Running from the 6-9th of July, the 21st edition of the Garana Jazz Festival saw the jazz world descend on its location near the Garana village, high in the Semenic Mountains of Romania. Obviously, the artistic credibility and the creative energy were the hallmarks of this year's edition as the festival boasted enormous audience attendance during the four days. This year the festival presented a wide spectrum of artists from the jazz world and beyond, ranging from well-established artists or high voltage star power complemented with up-and-coming musicians and emerging local talents. As such, it was a stirring showcase of first class music where the selection of artists was diverse and of a caliber that is not often experienced elsewhere in the region.

Since its inception in 1997, through the years, Garana Festival's reputation has gained increasing visibility on an international scale which itself is a true achievement considering how distant it is from the country's biggest centers—Timisoara or Bucharest. Located in the remote area of the mountainous region of the western Carpathians, the festival's surroundings are truly magical with its endless woods and surrounding lakes. It's as if the locations were taken from a travel book by writer Mihail Sadoveanu. The surrounding hills and lakes are as important as the festival itself as the scenery also contributes to the overall feel of how the festival is perceived and enjoyed. Production wise it is very demanding but obviously adversity sometimes causes people to think outside the box and as a result, Garana festival has built a loyal and resilient audience who have been coming here for years from various corners of the country and from abroad. As the performances start the nights get chillier since the festival is happening on a higher altitude or a sudden rain might break but that doesn't make a difference as the audience is prepared for anything. The region is a popular tourist destination for native Romanians during the summer and festival's surroundings were filled with every kind of tent and camper.

But for me, the festival started even before I listened to the first notes. Some of the bands were traveling to Garana from Belgrade (Serbia) which is where I was picked up along with the festival's opening act Tonbruket. Tonbruket are a fabulous bunch of people and for the next several hours we had plenty of talks and jokes. Since all of the band members have played in various other projects we reminiscent of their past performances and projects at other festivals.

And the band was simply great during that opening night. Tonbruket truly defies any categorization when attempting to explain or describe its music as it draws from a plethora of other musics and experiences. Its music, which aesthetically has that roughness of a rock band, has been combined with the sensibility and the playfulness of jazz music and that is just a starting point for what they bring into their music. All throughout its set, it was obvious that the band boasts some very talented musicians. Drummer Andreas Werliin's propulsive and sometimes tribal beats drove the band forward and along with Martin Hederos's playful and bubbly vintage keyboards it did remind of early Pink Floyd and they even slightly referenced "Interstellar Overdrive" during the set. All of this was expanded by Dan Berglund's thick bass lines.
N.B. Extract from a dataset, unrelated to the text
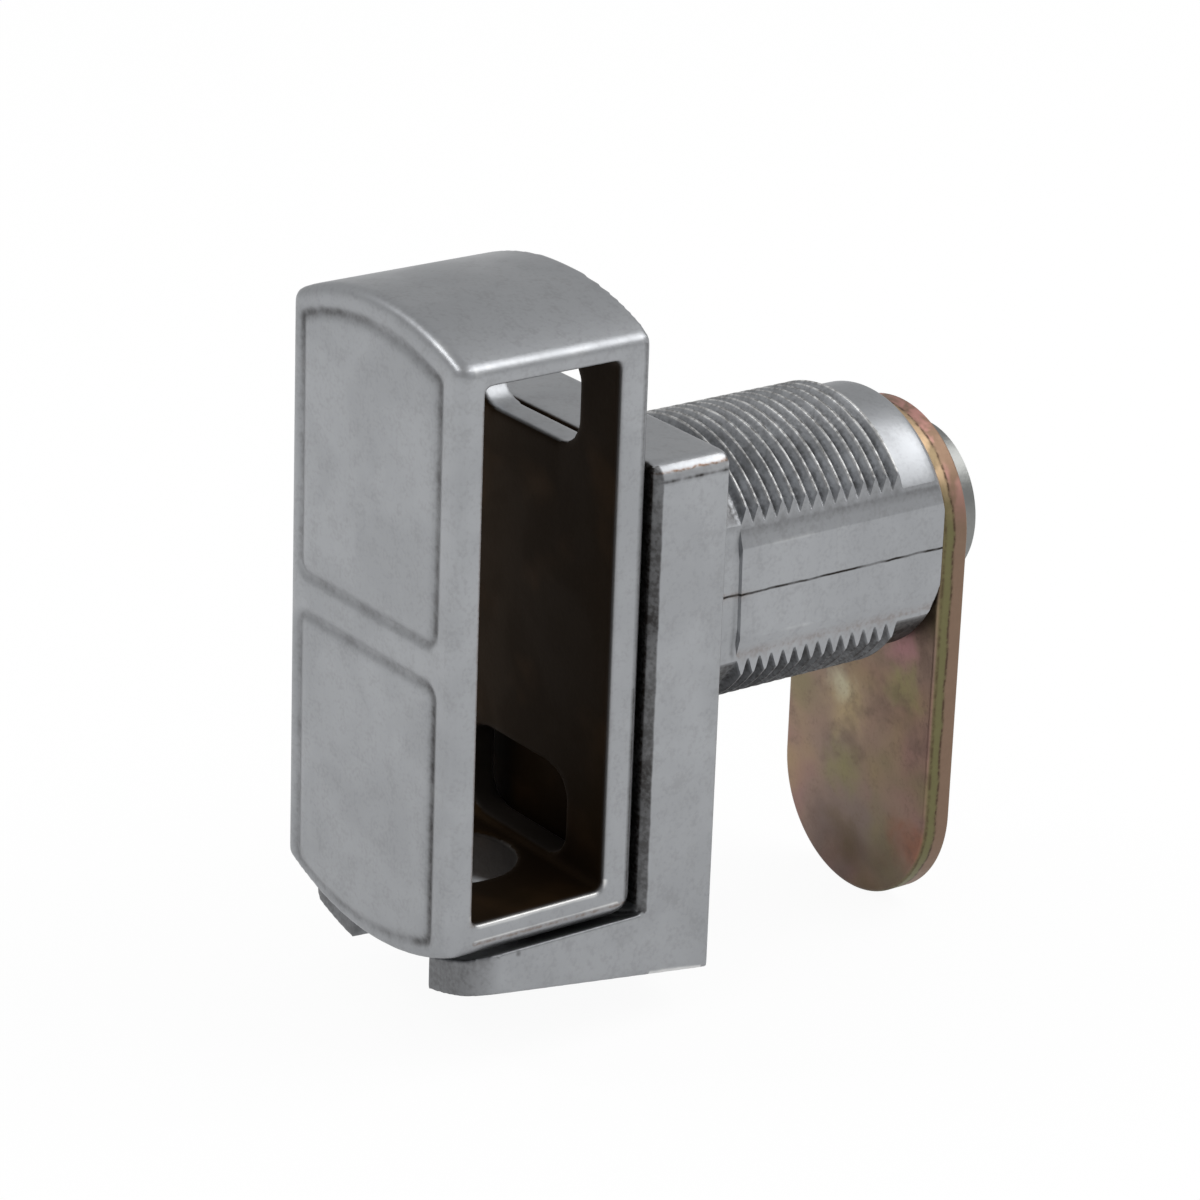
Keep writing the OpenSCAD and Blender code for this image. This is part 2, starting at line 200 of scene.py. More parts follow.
@contextmanager
def editing(piece: Object) -> Iterator[bmesh.types.BMesh]:
    """Opens a piece's mesh for changes and writes them back afterwards.

    Args:
        piece: The piece.

    Returns:
        The open mesh, for a with block.
    """
    work = bmesh.new()
    work.from_mesh(piece.data)
    yield work
    work.to_mesh(piece.data)
    work.free()


def face_outwards(piece: Object) -> None:
    """Turns every face of a closed mesh to the outside."""
    with editing(piece) as work:
        bmesh.ops.recalc_face_normals(work, faces=work.faces)


def loft(name: str, rings: np.ndarray, capped: bool = True) -> Object:
    """Skin over closed rings of points, with a flat end at each side.

    Args:
        name: The object's name.
        rings: Array of rings by points by three.
        capped: Whether the first and last ring are closed. Otherwise they are joined.

    Returns:
        The new object.
    """
    count, around = rings.shape[:2]
    index = np.arange(around)
    ahead = np.roll(index, -1)
    faces = []
    for ring in range(count - 1 if capped else count):
        here, there = ring * around, (ring + 1) % count * around
        faces += np.stack((here + index, here + ahead, there + ahead, there + index), axis=1).tolist()
    if capped:
        faces += [index[::-1].tolist(), (index + (count - 1) * around).tolist()]
    made = make_object(name, rings.reshape(-1, 3), faces)
    face_outwards(made)
    return made


def stacked(name: str, along: Along, outlines: Iterable[tuple[Sequence[Point2], float]]) -> Object:
    """Solid through flat outlines, each with its place; their axes are the other two, in order."""
    return loft(name, np.stack([np.insert(np.array(flat), along.value, place, axis=1) for flat, place in outlines]))


def prism(outline: Sequence[Point2], along: Along, start: float, end: float) -> Object:
    """Solid with a constant outline."""
    return stacked("cutter", along, ((outline, start), (outline, end)))


def bar(along: Along, radius: float, start: float, end: float, centre: Point2 = (0, 0), sides: int = 192,
        end_radius: float | None = None) -> Object:
    """Round bar between two places on an axis, or a cone where the end has a radius of its own."""
    ends = ((radius, start), (end_radius or radius, end))
    return stacked("cutter", along, ((arc(centre, size, 0, 360, sides)[:-1], place) for size, place in ends))


def lathed(name: str, profile: Sequence[Point2], sides: int) -> Object:
    """Closed profile turned about the Y axis.

    Args:
        name: The object's name.
        profile: Radius and place of each point, none of them on the axis.
        sides: Pieces around the axis.

    Returns:
        The new ring-shaped object.
    """
    across, along = np.array(profile).T
    turns = np.linspace(0, 2 * math.pi, sides, endpoint=False)
    rings = [np.stack([across * math.sin(t), along, across * math.cos(t)], axis=1) for t in turns]
    return loft(name, np.stack(rings), capped=False)


def rounded_hull(name: str, balls: Iterable[Sequence[float]]) -> Object:
    """Convex solid with round edges: the skin stretched over a set of balls.

    Args:
        name: The object's name.
        balls: Centre and radius of each ball, as four numbers.

    Returns:
        The new object.
    """
    made = in_scene(name, bpy.data.meshes.new(name))
    with editing(made) as work:
        bmesh.ops.create_uvsphere(work, u_segments=16, v_segments=10, radius=1.0)
        ball = np.array([v.co[:] for v in work.verts])
        work.clear()
        for x, y, z, radius in balls:
            for spot in ball * radius + np.array((x, y, z)):
                work.verts.new(spot / METRE)
        shell = bmesh.ops.convex_hull(work, input=work.verts, use_existing_faces=False)
        loose = {v for v in shell["geom_interior"] + shell["geom_unused"] if isinstance(v, bmesh.types.BMVert)}
        bmesh.ops.delete(work, geom=list(loose), context="VERTS")
    face_outwards(made)
    return made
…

Tonbruket seems to extract whole ecosystems of music from another era and bring them to life now. Guitarist Johan Lindström's melodic guitar lines easily electrified the music with an emotional intensity and he added a huge variety to its sound palette when he played the pedal steel guitar. But beyond that, its music sat in a slow-boil place between composed and improvised music. It was an assembly of weird and capable equals making great music and feel.

The performance of guitarist Wolfgang Muthspiel was, for the most part, a low-key affair. Surrounded by a group of supreme musicians such as the Larry Grenadier on bass and Jeff Ballard on drums, Gwilym Simcock on piano and Ralph Alessi on trumpet, most of his material was lyrical and emotional but the tempos were all even or at a sluggish pace with large passages with very little activity. While the dynamics slightly shifted at moments all of this sounded very unconvincing to my ears.